Commodity Prices Rally

Perhaps taking a signal from gold, other commodities prices staged impressive rallies starting in February 2016.  Crude oil moved from $26.05 in February 2016 to over $50 per barrel by June and remained north of $40 per barrel at the end of July. Copper moved from under $1.94 in January 2016 to over $2.30 per pound by March and was above the $2.20 level at the end of July. Silver rallied to above the $20 level, and almost all other commodity prices moved higher off their multi-year lows.

Currency Debasement

The term for a general decline in the value of paper currencies is debasement. The debasement of currencies means that the purchasing power of the dollars, euros, yen and other major currencies of the world have decreased. It now takes more of these currency notes to buy an ounce of gold, a barrel of oil and many other currencies than it did in late 2015 and early 2016. Although the dollar remains high in contrast to other currency prices, interest rates around the world remain historically low. There is a historical inverse relationship between raw material prices and interest rates. That is because lower interest rates make it less expensive to hold commodity inventories.

Will Inflation Resurge?

The central bank policies of artificially low interest rates and quantitative easing have created an environment where commodity prices have begun to appreciate. It may be early days, but the action in commodities since early 2016 could be a harbinger of an inflationary surge as a backlash of central bank policies since 2008.
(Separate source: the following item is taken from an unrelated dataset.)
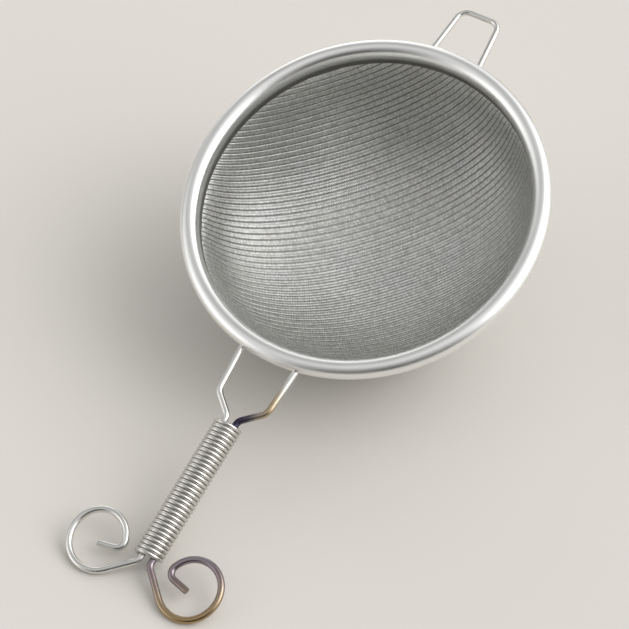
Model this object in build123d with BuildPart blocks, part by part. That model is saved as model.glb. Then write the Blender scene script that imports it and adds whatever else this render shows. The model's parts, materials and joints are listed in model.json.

The value of paper money declined over the first half of 2016 and if this trend continues the central banks of the world could be facing a far greater problem, a resurgence of inflation. Each and every one of us will experience the effects of inflation on a daily basis as it will cost us more to purchase staples. If these market signals turn out to be a decisive turn in the global economy rather than a short-term correction in commodity prices, individuals, companies and governments could wind up facing runaway costs which may create yet another economic crisis in the months and years ahead.